The Linux revolution begins... In Iowa, at Walmart.
Re:Not to troll, but what do they expect for retur (Score:3, Insightful)
I resent that incredibly racist and elitist statement. I may not be the "typical" WalMart customer, but I do shop there. I would be a fool to spend fifty dollars for a pair of jeans elsewhere when I can get a pair of Wranglers at Wal Mart for $12. I would be a fool to pay $8 for a big bottle of Listerine at Osco's ehen I can get the same bottle for half the price at Wal Mart.
Is Wal Mart evil? Sure they are. ALL big corporations are evil. I'd rather spend ten bucks on a pair of sneakers made by child labor at WalMart than a pair of Nikes made by child labor at some high priced mall store.
BTW, your ignorance is showing. They're not going to need that AOL CD; the internet works out of the box on a Linux computer, unlike Windows.
-mcgrew
Re:Not to troll, but what do they expect for retur (Score:3, Insightful)
I do refuse to use the self-checkout in th egrocery store. Not like it's going to do any good, I used to refuse to use self-service at the gas station untill there was no such thing as full service.

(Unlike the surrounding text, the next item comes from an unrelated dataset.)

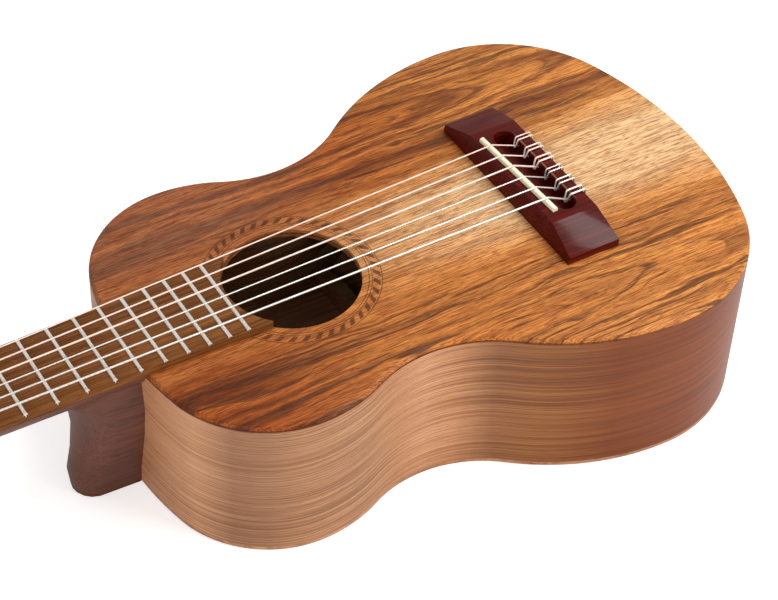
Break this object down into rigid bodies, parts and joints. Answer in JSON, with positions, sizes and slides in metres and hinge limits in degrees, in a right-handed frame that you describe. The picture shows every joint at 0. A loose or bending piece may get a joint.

If there was an alternative I'd use it. But it's buy a Matushushi at WalMart or buy the same brand somewhere else. Maytag is no longer made in the US; Zenith sold out to France years ago and no longer is made in the US. Fords are made in Canada. Everything is outsourced; I don't understand why the US hasn't gone broke already, as we don't make anything any more!
I'm not going to knock the wall down by butting my head against it.